Just because you live in a marginal growing area or your apples don’t look like the ones in the store doesn’t mean you shouldn’t grow them. In the end the only person you have to please with them is yourself.
Kevin, “we” (I work in a supermarket) sell a lot of apples from Washington state- our company is based in Spokane, Washington, and owns a produce distributor also. I know that the Pacific Northwest is famous, but a lot of the apples seem to have just the problem you describe. May be why I’m not all that impressed with a lot of boughten apples around here!
Commercial growers pick their crop for the packers and not the consumers. Often they pick the apples before they develop their full flavor, sometimes even before that.

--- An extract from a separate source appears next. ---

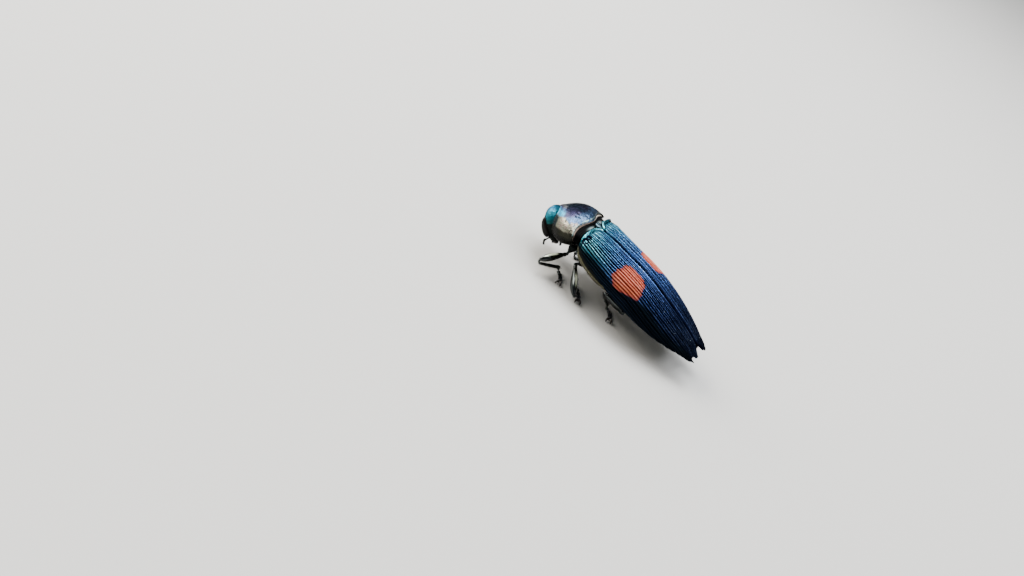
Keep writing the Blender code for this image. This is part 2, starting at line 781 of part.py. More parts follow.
def build():
    for old in list(bpy.data.objects):
        bpy.data.objects.remove(old)
    stance = empty("stance", location=SEAM_START, turn=-PITCH)
    prothorax_frame = empty("prothorax_frame", stance, PROTHORAX_HINGE, PROTHORAX_BEND)
    head_frame = empty("head_frame", prothorax_frame, HEAD_CENTRE, HEAD_BEND)
    for side in ("left", "right"):
        wing_case(side, stance)
    scutellum(stance)
    collar = [collar_ring(COLLAR_STATIONS[0], 0.25 * MM)]
    collar += [collar_ring(values) for values in COLLAR_STATIONS]
    middle = trunk_piece("mesothorax", *MESOTHORAX_SPAN, 2, stance, collar)
    rear = trunk_piece("metathorax", *METATHORAX_SPAN, 4, stance)
    ventrites = [
        trunk_piece(f"abdomen_{k + 1}", VENTRITE_ENDS[k], VENTRITE_ENDS[k + 1], 1, stance)
        for k in range(len(VENTRITE_ENDS) - 1)
    ]
    front = prothorax(prothorax_frame)
    skull = head(head_frame)
    eyes(head_frame, skull)
    mouthparts(head_frame)
    antennae(head_frame)
    bpy.context.view_layer.update()
    to_world = stance.matrix_world.copy()
    plates = {"front": [front], "middle": [middle, rear], "hind": [rear, ventrites[0]]}
    for name, line in LEGS.items():
        leg(name, line, to_world, plates[name.split("_")[0]])


build()
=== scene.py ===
"""Dresses a life-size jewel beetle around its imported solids, and stands it on a pale studio floor.

Sizes are in millimetres and angles in degrees unless a name says otherwise. The body frame has its
origin at the front end of the wing-case seam, +Y to the tail, +Z up and +X to the beetle's left.
"""

import logging
import math
from dataclasses import dataclass, field, replace
from enum import Enum
from typing import Callable, Sequence, Union

import bmesh
import bpy
import numpy as np
from bpy.types import ColorRamp, Material, Mesh, Node, NodeSocket, NodeTree, Object
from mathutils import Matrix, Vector


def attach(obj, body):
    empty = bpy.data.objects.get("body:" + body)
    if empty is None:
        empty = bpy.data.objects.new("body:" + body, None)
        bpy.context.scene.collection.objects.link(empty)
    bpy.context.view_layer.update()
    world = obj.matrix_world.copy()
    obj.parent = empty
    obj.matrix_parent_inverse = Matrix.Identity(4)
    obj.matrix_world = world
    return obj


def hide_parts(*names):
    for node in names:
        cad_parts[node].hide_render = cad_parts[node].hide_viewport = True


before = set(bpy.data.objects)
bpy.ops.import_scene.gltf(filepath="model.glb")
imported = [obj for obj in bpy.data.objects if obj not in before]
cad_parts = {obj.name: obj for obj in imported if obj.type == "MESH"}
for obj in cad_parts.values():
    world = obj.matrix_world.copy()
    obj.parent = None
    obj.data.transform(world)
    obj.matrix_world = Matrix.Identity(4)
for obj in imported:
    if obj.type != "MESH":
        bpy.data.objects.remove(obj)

LOG = logging.getLogger("jewel_beetle")
BODY = "root"
MM = 0.001
WORLD = np.eye(4)
ACROSS = (1.0, 0.0, 0.0)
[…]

Even the small growers around here are not nearly as careful as a smart home grower to harvest things at highest possible flavor (depending on the variety and how long they need to be stored, of course). They also want to concentrate their pickings to reduce labor costs.
I bought Pacific rose a couple of times. It looked really great. The taste I can describe as like eating a sweet cardboard. The last apple was rolling in my lunch bag for three weeks and I did not want to eat it. When finally I tried it, it had better less cardboardy texture but still sweetly bland. I never buy it again.
I never cared for Granny Smith until a had one off a neighbor’s tree. It was much sweeter than I thought they could get. They’re really good for fresh eating when there is enough sugar to offset the high acid.
I have to agree about Granny Smith, ours have a sweet vanilla essence about them; the store ones have a formaldehyde essence in comparison. The bit of russet around the stem on these would doom them from ever seeing the light of day in the supermarket, where uniformity and flawless perfection outweigh taste.
I was converted from hater to lover of GS by ones I tasted off the tree in Nov. Even in NY the commercial growers pick them when they are still too green. Here they seem to get better the longer they stay on the tree. It must be a great apple in Dec in CA.